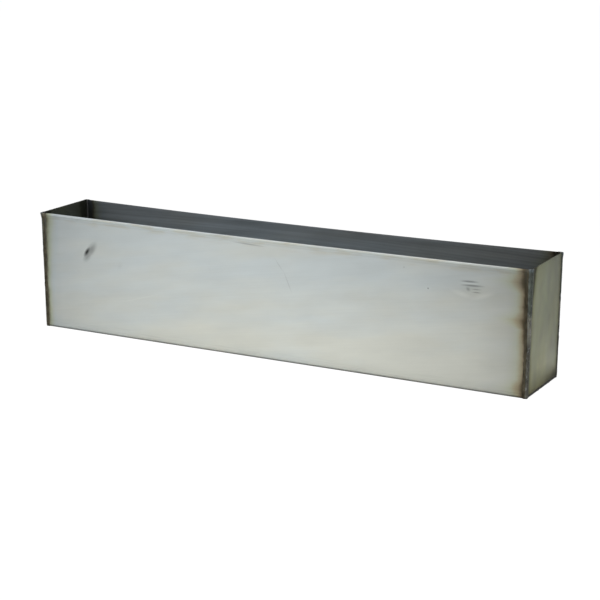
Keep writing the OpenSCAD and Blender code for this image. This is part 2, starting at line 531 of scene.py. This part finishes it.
FRONT_HALF = (-40, -30, 1, 0)         # ... but is kept to the front of the trough

# The film of an end plate is patchy, and goes from olive at the front to grey at the back
PATCH_SHADE = (0.90, 1.08)
OLIVE_FILM = (1.03, 1.04, 0.96, 1)
GREY_FILM = (0.86, 0.85, 0.92, 1)
GREY_BACK = (-10, 15, 0.1, 0.6)
GREY_PATCH_DEPTH = (-0.5, 0.5)
# Painted shade of an end plate at heights, for the uneven light that it mirrors, and painted shade on its
# darker low back part
END_PAINTED_SHADE = [(0, 1.0), (12, 0.95), (20, 1.10), (29, 1.15), (45, 0.87), (65, 0.82), (83, 0.84), (98, 0.93),
             (112, 1.0), (137, 1.08), (156, 1.05)]
LOW_BACK_PAINTED_SHADE = 0.84
LOW_BACK_ACROSS = (5, 35, 0, 1)
LOW_BACK_RISE = (30, 75, 1, 0)
# Heat tint on an end plate: millimetres from its side and from its bottom
SIDE_TINTS = [
    (0.0, (0.20, 0.20, 0.17)),
    (5.0, (0.22, 0.22, 0.18)),
    (7.0, (0.45, 0.45, 0.38)),
    (9.5, (0.80, 0.79, 0.70)),
    (14.0, (0.96, 0.96, 0.92)),
    (20.0, (1.0, 1.0, 1.0)),
]
BOTTOM_TINTS = [
    (0.0, (0.14, 0.14, 0.12)),
    (2.0, (0.36, 0.35, 0.31)),
    (5.0, (0.66, 0.63, 0.56)),
    (9.0, (0.90, 0.87, 0.80)),
    (13.0, (1.0, 0.98, 0.94)),
    (18.0, (1.0, 1.0, 1.0)),
]
# The side tint reaches further near the rim at the front: a factor at heights, on these millimetres
SOAK = [(0, 0.0), (115, 0.0), (128, 0.5), (140, 1.0), (148, 1.2), (156, 1.9)]
SOAK_ACROSS = (-20, -35, 0, 5)
SIDE_INSIDE = 9.0                     # how much further it reaches inside
# The bottom tint reaches further towards the back
LOBE_ACROSS = (5, 40, 0, 5.5)
LOBE_RISE = (2, 8, 0, 1)
TINT_LOST_INSIDE = 0.22               # the share of both tints that is missing inside
PLATE_INSIDE_PAINTED_SHADE = (0.36, 0.36, 0.38, 1)  # painted shade: a factor that darkens the inner face, for the shade inside the trough
# The cut edge along the top of an end plate is darkened: fully at the left and a little at the right
TOP_EDGE_DARKENING = 0.25
EDGE_RISE = (1.6, 0.3, 0, 1)
EDGE_UPWARD = (0.2, 0.6, 0, 1)
EDGE_SIDE = (-1, 1, 1, 0.15)

BEAD_LOW = (0.128, 0.126, 0.106, 1)   # colours of the weld metal: beside the end plate, low ...
BEAD_HIGH = (0.117, 0.131, 0.113, 1)  # ... and high up ...
BEAD_TOE = (0.066, 0.058, 0.039, 1)   # ... and beside the wall, where it is burnt
BEAD_CHANGE = (96, 102, 0, 1)         # the height where the first gives way to the second
BEAD_LEAN = (60, 140, 0, 2)           # how far the burnt part draws back to the wall, at heights
TOE_EDGE = (1.2, 2.8, 0, 1)
# How bright an upright bead's face is at heights above the table: uneven tone, with painted glints where
# it catches the light
BEAD_TONE_AND_PAINTED_GLINTS = [(0, 1.3), (10, 0.9), (28, 0.95), (44, 1.05), (62, 0.65), (72, 1.6), (96, 2.2), (101, 0.9),
               (110, 1.1), (124, 1.35), (136, 1.5), (148, 0.9), (156, 0.9)]
BLOTCH_SHADE = (0.6, 1.4)
BLOTCH_GLOSS = (0.46, 0.26)           # roughness of dark and of bright blotches
GLINT_METAL = (0.25, 0.26, 0.25, 1)
GLINT_EDGE = (0.56, 0.66, 0, 1)
CROWN_PAINTED_HIGHLIGHT = (1.7, 1.8, 2.1, 1)      # painted highlight: a factor that lightens the top of a bead, by depth below the rim
CROWN_RISE = (5, 1, 0, 1)
BOTTOM_BEAD_SHADE = 0.45              # a bottom bead is darker: by distance inside the trough's width
BOTTOM_BEAD_ACROSS = (4, 7, 0, 1)


def grey(value):
    return (value, value, value, 1)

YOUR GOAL
Print all the data exactly.

FINAL RESULT
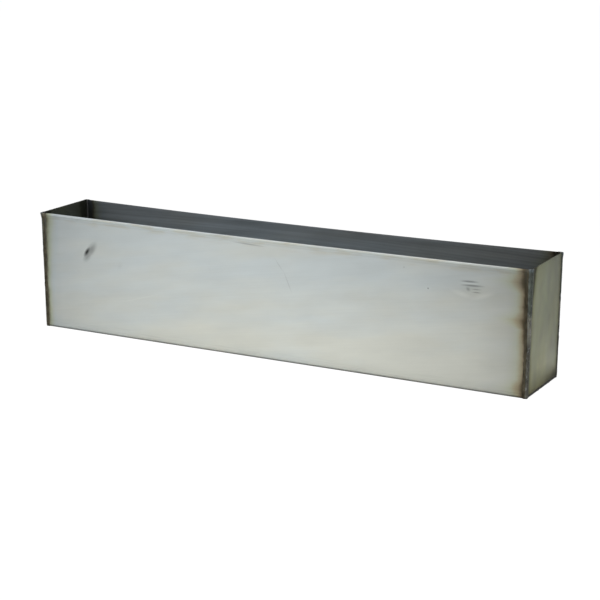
Keep writing the OpenSCAD and Blender code for this image. This is part 2, starting at line 531 of scene.py. This part finishes it.
FRONT_HALF = (-40, -30, 1, 0)         # ... but is kept to the front of the trough

# The film of an end plate is patchy, and goes from olive at the front to grey at the back
PATCH_SHADE = (0.90, 1.08)
OLIVE_FILM = (1.03, 1.04, 0.96, 1)
GREY_FILM = (0.86, 0.85, 0.92, 1)
GREY_BACK = (-10, 15, 0.1, 0.6)
GREY_PATCH_DEPTH = (-0.5, 0.5)
# Painted shade of an end plate at heights, for the uneven light that it mirrors, and painted shade on its
# darker low back part
END_PAINTED_SHADE = [(0, 1.0), (12, 0.95), (20, 1.10), (29, 1.15), (45, 0.87), (65, 0.82), (83, 0.84), (98, 0.93),
             (112, 1.0), (137, 1.08), (156, 1.05)]
LOW_BACK_PAINTED_SHADE = 0.84
LOW_BACK_ACROSS = (5, 35, 0, 1)
LOW_BACK_RISE = (30, 75, 1, 0)
# Heat tint on an end plate: millimetres from its side and from its bottom
SIDE_TINTS = [
    (0.0, (0.20, 0.20, 0.17)),
    (5.0, (0.22, 0.22, 0.18)),
    (7.0, (0.45, 0.45, 0.38)),
    (9.5, (0.80, 0.79, 0.70)),
    (14.0, (0.96, 0.96, 0.92)),
    (20.0, (1.0, 1.0, 1.0)),
]
BOTTOM_TINTS = [
    (0.0, (0.14, 0.14, 0.12)),
    (2.0, (0.36, 0.35, 0.31)),
    (5.0, (0.66, 0.63, 0.56)),
    (9.0, (0.90, 0.87, 0.80)),
    (13.0, (1.0, 0.98, 0.94)),
    (18.0, (1.0, 1.0, 1.0)),
]
# The side tint reaches further near the rim at the front: a factor at heights, on these millimetres
SOAK = [(0, 0.0), (115, 0.0), (128, 0.5), (140, 1.0), (148, 1.2), (156, 1.9)]
SOAK_ACROSS = (-20, -35, 0, 5)
SIDE_INSIDE = 9.0                     # how much further it reaches inside
# The bottom tint reaches further towards the back
LOBE_ACROSS = (5, 40, 0, 5.5)
LOBE_RISE = (2, 8, 0, 1)
TINT_LOST_INSIDE = 0.22               # the share of both tints that is missing inside
PLATE_INSIDE_PAINTED_SHADE = (0.36, 0.36, 0.38, 1)  # painted shade: a factor that darkens the inner face, for the shade inside the trough
# The cut edge along the top of an end plate is darkened: fully at the left and a little at the right
TOP_EDGE_DARKENING = 0.25
EDGE_RISE = (1.6, 0.3, 0, 1)
EDGE_UPWARD = (0.2, 0.6, 0, 1)
EDGE_SIDE = (-1, 1, 1, 0.15)

BEAD_LOW = (0.128, 0.126, 0.106, 1)   # colours of the weld metal: beside the end plate, low ...
BEAD_HIGH = (0.117, 0.131, 0.113, 1)  # ... and high up ...
BEAD_TOE = (0.066, 0.058, 0.039, 1)   # ... and beside the wall, where it is burnt
BEAD_CHANGE = (96, 102, 0, 1)         # the height where the first gives way to the second
BEAD_LEAN = (60, 140, 0, 2)           # how far the burnt part draws back to the wall, at heights
TOE_EDGE = (1.2, 2.8, 0, 1)
# How bright an upright bead's face is at heights above the table: uneven tone, with painted glints where
# it catches the light
BEAD_TONE_AND_PAINTED_GLINTS = [(0, 1.3), (10, 0.9), (28, 0.95), (44, 1.05), (62, 0.65), (72, 1.6), (96, 2.2), (101, 0.9),
               (110, 1.1), (124, 1.35), (136, 1.5), (148, 0.9), (156, 0.9)]
BLOTCH_SHADE = (0.6, 1.4)
BLOTCH_GLOSS = (0.46, 0.26)           # roughness of dark and of bright blotches
GLINT_METAL = (0.25, 0.26, 0.25, 1)
GLINT_EDGE = (0.56, 0.66, 0, 1)
CROWN_PAINTED_HIGHLIGHT = (1.7, 1.8, 2.1, 1)      # painted highlight: a factor that lightens the top of a bead, by depth below the rim
CROWN_RISE = (5, 1, 0, 1)
BOTTOM_BEAD_SHADE = 0.45              # a bottom bead is darker: by distance inside the trough's width
BOTTOM_BEAD_ACROSS = (4, 7, 0, 1)


def grey(value):
    return (value, value, value, 1)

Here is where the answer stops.